Lee’s Place
Today is the birthday of Harper Lee, who was born in 1926 and still lives in her hometown of Monroeville, Alabama. She has written one book, To Kill a Mockingbird; it won the Pulitzer and has sold more than 300 million copies.
“I still plod along with books. Instant information is not for me. I prefer to search library stacks because when I work to learn something, I remember it,” Lee said in a 2006 issue of Oprah magazine.
The Monroe County Public Library, I wonder, is that the library she searches? Or the library of Alabama Southern Community College, located in Monroeville? I scan the college website and find a notice for the 15th annual Alabama Writer’s Symposium, with its topic “Write Out of Place,” being held (yes) this weekend.

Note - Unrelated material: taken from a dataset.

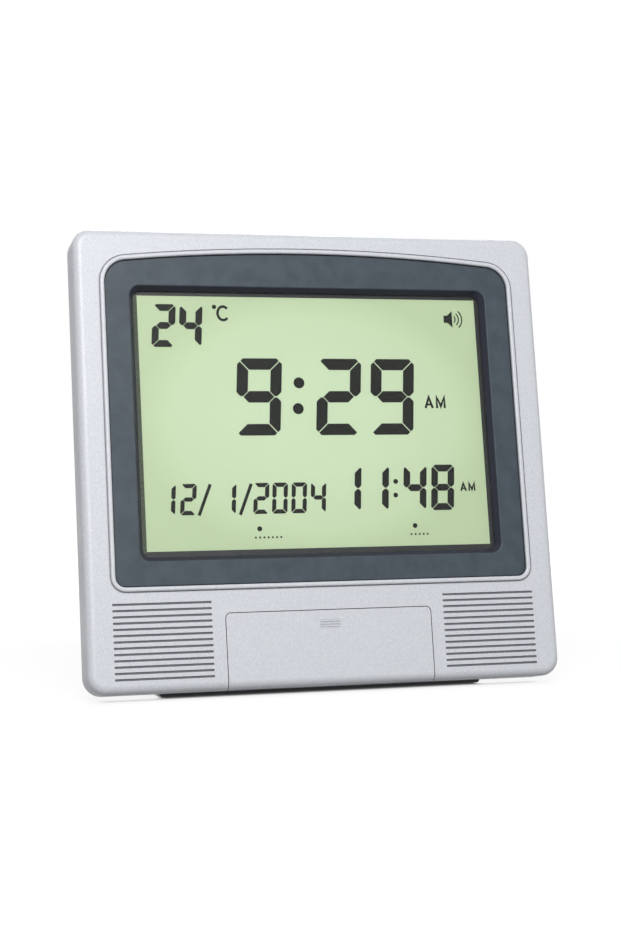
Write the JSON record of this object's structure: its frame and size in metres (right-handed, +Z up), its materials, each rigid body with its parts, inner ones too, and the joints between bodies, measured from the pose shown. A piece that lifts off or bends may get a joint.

Here’s how the symposium is advertised, first with this quotation from Katherine Mansfield: “How hard it is to escape from places. However carefully one goes they hold you — you leave little bits of yourself fluttering on the fences — like rags and shreds of your very life.”
And then with the following: “When Mansfield wrote those lines, she could have been describing the way that Alabama authors often find themselves in relation to their home. Whether they set stories lovingly in Alabama, loathingly in Alabama, or deliberately not in Alabama, place becomes a part of who they are. … The 2012 Alabama Writers Symposium explores the ways in which Alabama writers are affected by their ‘placehood,’ the ways in which Alabama as a place informs their literary efforts.”
Lee lived in New York for a while, and she spent time away in college and when she was helping her childhood friend, Truman Capote (another native of Monroeville), research In Cold Blood in Kansas. But she has spent most of her life in Monroeville. She has not escaped from her place; she doesn’t seem to have wanted to.